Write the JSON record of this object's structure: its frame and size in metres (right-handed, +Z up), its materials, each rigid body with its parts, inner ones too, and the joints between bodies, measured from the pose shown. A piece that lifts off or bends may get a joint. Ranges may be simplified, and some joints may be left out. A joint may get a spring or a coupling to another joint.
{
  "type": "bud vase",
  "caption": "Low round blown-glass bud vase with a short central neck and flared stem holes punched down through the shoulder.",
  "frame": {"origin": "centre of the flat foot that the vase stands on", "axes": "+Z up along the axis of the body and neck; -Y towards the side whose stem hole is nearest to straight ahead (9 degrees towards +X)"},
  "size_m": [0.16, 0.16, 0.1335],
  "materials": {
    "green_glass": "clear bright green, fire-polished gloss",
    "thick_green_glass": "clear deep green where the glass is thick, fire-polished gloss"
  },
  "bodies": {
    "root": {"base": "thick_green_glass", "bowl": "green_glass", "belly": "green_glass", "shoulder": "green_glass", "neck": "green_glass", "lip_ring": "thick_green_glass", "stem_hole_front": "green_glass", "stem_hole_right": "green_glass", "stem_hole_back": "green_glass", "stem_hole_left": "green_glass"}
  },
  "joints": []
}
---
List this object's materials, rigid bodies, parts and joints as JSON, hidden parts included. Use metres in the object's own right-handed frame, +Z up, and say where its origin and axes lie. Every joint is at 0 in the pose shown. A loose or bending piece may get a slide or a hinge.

* Exercise details
Search the records for the word "object", then list every line that has it.

* Completed exercise
Write the JSON record of this object's structure: its frame and size in metres (right-handed, +Z up), its materials, each rigid body with its parts, inner ones too, and the joints between bodies, measured from the pose shown. A piece that lifts off or bends may get a joint. Ranges may be simplified, and some joints may be left out. A joint may get a spring or a coupling to another joint.
List this object's materials, rigid bodies, parts and joints as JSON, hidden parts included. Use metres in the object's own right-handed frame, +Z up, and say where its origin and axes lie. Every joint is at 0 in the pose shown. A loose or bending piece may get a slide or a hinge.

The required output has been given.